In an 8 November 2008 reply to Hal Finney, Satoshi says:

Right, nodes keep transactions in their working set until they get into a block...Receivers of transactions will normally need to hold transactions for perhaps an hour or more to allow time for this kind of possibility to be resolved.

Five days later, on 13 November 2008, Finney says

I think it is necessary that nodes keep a separate pending-transaction list associated with each candidate chain. This list would include all transactions the node has received (via broadcast by the transactees) but which have not yet been incorporated into that block chain. At any given time, the node is working to extend the longest block chain, and the block it is working to find a hash collision for will include all of the pending transactions associated with that chain.

Once these rules are clarified, more formal modeling will be helpful in understanding the behavior of the network given imperfect reliability. For example, if on average a fraction f of P2P nodes receive a given transaction broadcast, then I think one would expect 1/f block-creation times to elapse before the transaction appears in what is destined to become the longest chain. One might also ask, given that the P2P network broadcast is itself imperfectly reliable, how many candidate chains must a given node keep track of at one time, on average? Or as James raised earlier, if the network broadcast is reliable but depends on a potentially slow flooding algorithm, how does that impact performance?

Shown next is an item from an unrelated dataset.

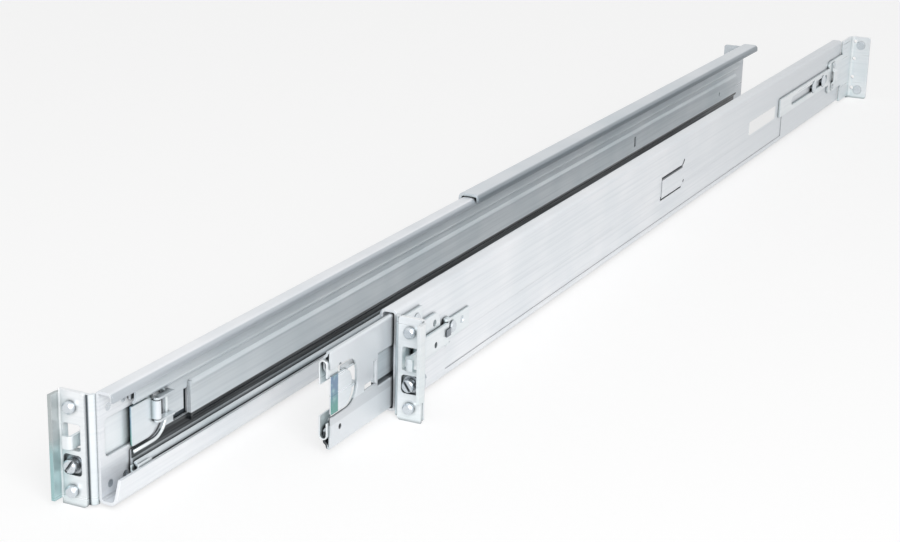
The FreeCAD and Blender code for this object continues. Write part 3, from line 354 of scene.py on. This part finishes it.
# Paint mark on a release lever: its length with its soft end, the depths between which the lever's
# outboard face sets in, the heights over which the paint turns bluer, and its brush marks' size and
# detail, where they set in and how pale they are.
MARK_LENGTH, MARK_FADE = 4.9, 0.3
MARK_FACE = (-2.2, -1.9)
PAINT_CHANGE = (-2.0, 5.0)
BRUSH_MARK, BRUSH_FADE, BRUSH_PALE = (3, 3.0), (0.5, 0.75), 0.6


def lever_zinc(side):
    """A release lever with a teal touch mark brushed on the front of its outboard face."""
    material, tree, surface, coordinates, colour = bracket_zinc(
        side + "_lever_sheet_with_touch_mark", "E6EAEE", "D6DFE3", 0.3)
    outboard, rearward, height = rail_frame(tree, coordinates)
    front = rail_box(side + "_release_lever")[0][1] + RAIL_ORIGIN[side][1] - RAIL_ORIGIN["left"][1]
    end = front + MARK_LENGTH
    mark = both(tree, ramp(tree, rearward, end - MARK_FADE, end, 1.0, 0.0), ramp(tree, outboard, *MARK_FACE))
    paint = blend(tree, "5F9890", "6C85A0", ramp(tree, height, *PAINT_CHANGE))
    brushed = ramp(tree, clouds(tree, coordinates, *BRUSH_MARK), *BRUSH_FADE, 0.0, BRUSH_PALE)
    paint = blend(tree, paint, "A9CFC9", brushed)
    tree.links.new(ramp(tree, mark, 0.0, 1.0, SHEET_METALLIC, 0.0), surface.inputs["Metallic"])
    # Painted shade is laid over the colour in its seams and corners.
    return shade_corners(material, tree, surface, blend(tree, colour, paint, mark))


# Small turned or stamped steel: how metallic it is, its grain's detail, and the grain's relief.
TURNED_METALLIC = 0.9
GRAIN_DETAIL = 4.0
GRAIN_STRENGTH, GRAIN_DEPTH = 0.2, 0.01


def metal(name, colour, roughness, grit):
    """Plain plated or ground steel with a fine grain of a stated size in millimetres."""
    material, tree, surface, coordinates = shader(name, colour, TURNED_METALLIC, roughness)
    grain = clouds(tree, coordinates, grit, GRAIN_DETAIL)
    smoother, rougher = TURNED_GLOSS
    rough = ramp(tree, grain, *GLOSS_FADE, roughness - smoother, roughness + rougher)
    tree.links.new(rough, surface.inputs["Roughness"])
    raised(tree, surface, grain, GRAIN_STRENGTH, GRAIN_DEPTH)
    # Painted shade is laid over the colour in its seams and corners.
    return shade_corners(material, tree, surface, colour)


# Turned and cold-headed steel, bright zinc plated: mirror-like with a fine grain.
turned_zinc = metal("bright_zinc_plated_turned_steel", "D4DADF", 0.28, 0.3)
# Through-hardened and lapped balls.
ball_steel = metal("polished_bearing_steel", "D8DADC", 0.12, 0.2)
# Stamped and tumbled strip, left grey.
cage_steel = metal("stamped_cage_steel", "AEB4BA", 0.35, 0.4)
# Blue-grey hardened strip, bare.
spring_steel = metal("bare_spring_strip", "8A9097", 0.32, 0.3)

# Finish of each node, by the first of these words that its name holds.
FINISHES = [("balls", ball_steel), ("cage", cage_steel), ("spring", spring_steel)]
FINISHES += [(word, turned_zinc) for word in ("rivets", "pin", "pegs", "screw")]
FINISHES += [("outer_rail", outer_rail_zinc()), ("middle_rail", middle_rail_zinc())]
FINISHES += [("left_rear_bracket", sleeve_zinc()), ("front_bracket", front_bracket_zinc())]
FINISHES += [(side + "_front_plate", front_plate_zinc(side)) for side in OUTBOARD]
FINISHES += [(side + "_release_lever", lever_zinc(side)) for side in OUTBOARD]
plain_zinc = plain_bracket_zinc()
FINISHES.append(("", plain_zinc))

for node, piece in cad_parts.items():
    finish = next(material for word, material in FINISHES if word in node)
    piece.data.materials.clear()
    piece.data.materials.append(finish)


# Decimals of a millimetre by which the places of edges and faces are told apart.
PLACE_DECIMALS = 4


def put_in_order(elements, place_of):
    """Sorts a mesh's edges or faces by place, because a swept shape gets them in a chance order."""
    ranked = sorted(elements, key=lambda element: [round(c, PLACE_DECIMALS) for c in place_of(element)])
    ranks = {element: rank for rank, element in enumerate(ranked)}
    elements.sort(key=ranks.get)


def finish_piece(mesh, name, side, body, material):
    """Turns a mesh drawn in a rail's own frame into a piece that rides on a body."""
    put_in_order(mesh.edges, lambda edge: (edge.verts[0].co + edge.verts[1].co) / 2)
    put_in_order(mesh.faces, lambda face: face.calc_center_median())
    for vert in mesh.verts:
        vert.co = place(side, *vert.co)
    mesh.normal_update()
    bmesh.ops.recalc_face_normals(mesh, faces=mesh.faces)
    data = bpy.data.meshes.new(name)
    mesh.to_mesh(data)
    mesh.free()
    piece = bpy.data.objects.new(name, data)
    bpy.context.collection.objects.link(piece)
    data.materials.append(material)
    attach(piece, body)
    return piece


# Ripples in the label's film: their size, detail, strength and depth.
RIPPLE_SIZE, RIPPLE_DETAIL = 6, 1.0
RIPPLE_STRENGTH, RIPPLE_DEPTH = 0.1, 0.05


def label_film():
    """White polyester film label: smooth and satin, with faint ripples."""
    material, tree, surface, coordinates = shader("white_polyester_label", "FFFFFF", 0.0, 0.3)
    ripple = clouds(tree, coordinates, RIPPLE_SIZE, RIPPLE_DETAIL)
    raised(tree, surface, ripple, RIPPLE_STRENGTH, RIPPLE_DEPTH)
    surface.inputs["Coat Weight"].default_value = 0.6
    surface.inputs["Coat Roughness"].default_value = 0.2
    return material


# Blank adhesive label on the right rail's outboard face: its span along the rail and in height, its
# thickness, how far it lies off the web, and its corners' radius.
LABEL_SPAN = (458.0, 511.0)
LABEL_HEIGHT = (-2.5, 5.7)
LABEL_THICK, LABEL_LIFT = 0.08, 0.01
LABEL_CORNER = 1.0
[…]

Finney also speculates about the motivations node-runners might have:

I am somewhat less worried about motivation. I'd be satisfied if the system can meet the following criteria:
  1. No single node operator, or small collection of node operators which controls only a small fraction of overall network resources, can effectively cheat, if other players are honest.
  2. The long tail of node operators is sufficiently large that no small collection of nodes can control more than a small fraction of overall resources. (Here, the "tail" refers to a ranking based on amount of resources controlled by each operator.)
  3. The bitcoin system turns out to be socially useful and valuable, so that node operators feel that they are making a beneficial contribution to the world by their efforts (similar to the various "@Home" compute projects where people volunteer their compute resources for good causes).

And finally, there's this interesting bit at the end about Bitcoin is multifaceted:

in many ways bitcoin is two independent ideas: a way of solving the kinds of problems James lists here, of creating a globally consistent but decentralized database; and then using it for a system similar to Wei Dai's b-money (which is referenced in the paper) but transaction/coin based rather than account based. Solving the global, massively decentralized database problem is arguably the harder part, as James emphasizes. The use of proof-of-work as a tool for this purpose is a novel idea well worth further review IMO.